Resiliency first proposed alternative regulatory frameworks under which new forms of accessory dwelling were possible by questioning the ordinances of density, transportation, use, and property. Students developed and then evaluated that framework through the design of viable ADU typologies for the Brays Oaks neighborhood of Houston. The semester’s research and design work were part of a broader effort in response to the city’s Resilient Houston initiative and a Brays Oaks Resilience District as a possible means of implementation. As such, our efforts ran parallel to professor Albert Pope’s concurrent undergraduate design studio.

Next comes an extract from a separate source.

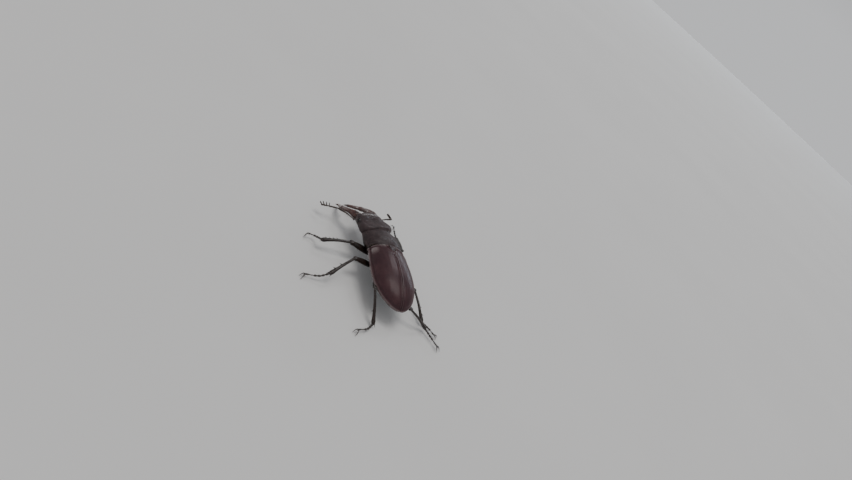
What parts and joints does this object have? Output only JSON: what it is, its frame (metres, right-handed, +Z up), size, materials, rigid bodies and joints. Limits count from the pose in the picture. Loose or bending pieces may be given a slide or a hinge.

We focused on the first phase: the near-term development of ADU housing to assist residents who wanted to leave the floodplain but not Brays Oaks. 

In very pragmatic terms, this studio asked how we might design and construct thousands of infill housing units in just a few years. To answer that question technically, we emphasized the use of simulated and automated design and construction methodologies. To answer it politically, we first needed to redesign the rules.  

Studio: Estefania Barajas, Erin Chen, Eric Kyle Cheung, Jeremy Harrienger, Wenqiang Jian, Serena Liu, Lauren Phillips, Lene Sollie, Takudzwa Tapfuma, Jared Widner

Faculty & Consultants: Andrew Colopy, Construct Codirector; Silman Associates (structure)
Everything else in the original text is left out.